原発の恐ろしさ、喉もと過ぎれば?

 全国統一選挙の後半戦が終わった。全体を通して民主党の惨敗である。そして未曾有の災害で被災した原子力発電に対する、立地する自治体での安全対策や是非が争点になる筈だった高速増殖炉もんじゅ」など原発3基が立地する福井県敦賀市長選は、初当選以来〈原発との共存共栄〉を掲げた現職の河瀬一治氏が市発足以来初の5選を決め、 市は財政、雇用面で原発に依存。このため河瀬氏のほか、元市議や元市会議長、敦賀短大教授の3候補はいずれも原発との共存を前提に、原発の安全強化や防災対策などを中心に論戦を展開し、新人は多選阻止を訴えたが、福島第一原発の事故後は経験豊かな現職を再評価する声が強まったみたいである。
 福島第一原発と同じ東京電力柏崎刈羽原発を抱える新潟県柏崎市議選(定数26)では、立候補した原発反対派7人のうち、5人が当選した。改選前(当時の定数30)の反対派の勢力(7議席)からは2議席減となり、引き続き推進・容認派が多数を占めた模様である。同市議選では選挙戦を進める中で、推進・容認派の中で安全対策基準の厳格化や2007年の中越沖地震後に休止した3基の運転再開に慎重な考えを訴える候補者が増えた。隣の同県刈羽村議選(定数12)には、原発反対派4人のうち3人が当選したが、改選前と同じく推進・容認派が多数を占めた。定数14だった改選前は、反対派は4人だった。

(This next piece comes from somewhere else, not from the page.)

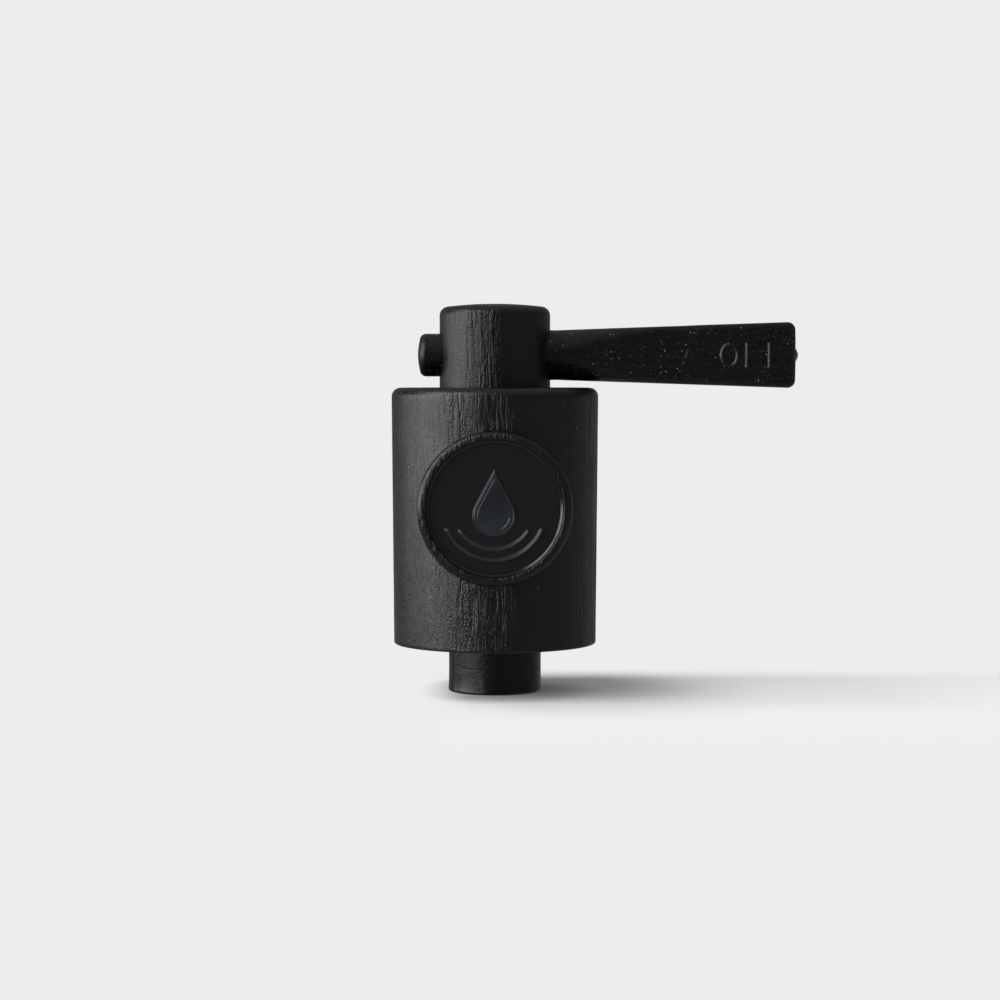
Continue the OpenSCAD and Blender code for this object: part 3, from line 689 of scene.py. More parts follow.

 こう言う結果から推察するに、決して選挙民は原発反対とはならないように思えるが、なにせ地方の選挙である。主義主張・政党と言うよりも地域の縁故・しがらみ等考えれば、ランダムな世論調査の傾向とは一線を画す必要も考慮せざるを得ない事を考えても、今時の戦後生まれの住民世代は、今回の大震災による原発の恐ろしさは、喉もと過ぎればの感が強い。
 いづれにしても今時のデジタル社会は、アナログ時代と違い電化製品等の趣味・娯楽を卓越する電力需要の速度性が原発依存となった現実を甘受してるのは否めない事実であるし、自治体としての原発設立補償の財源の魅力には勝てなかったと言う事でもある。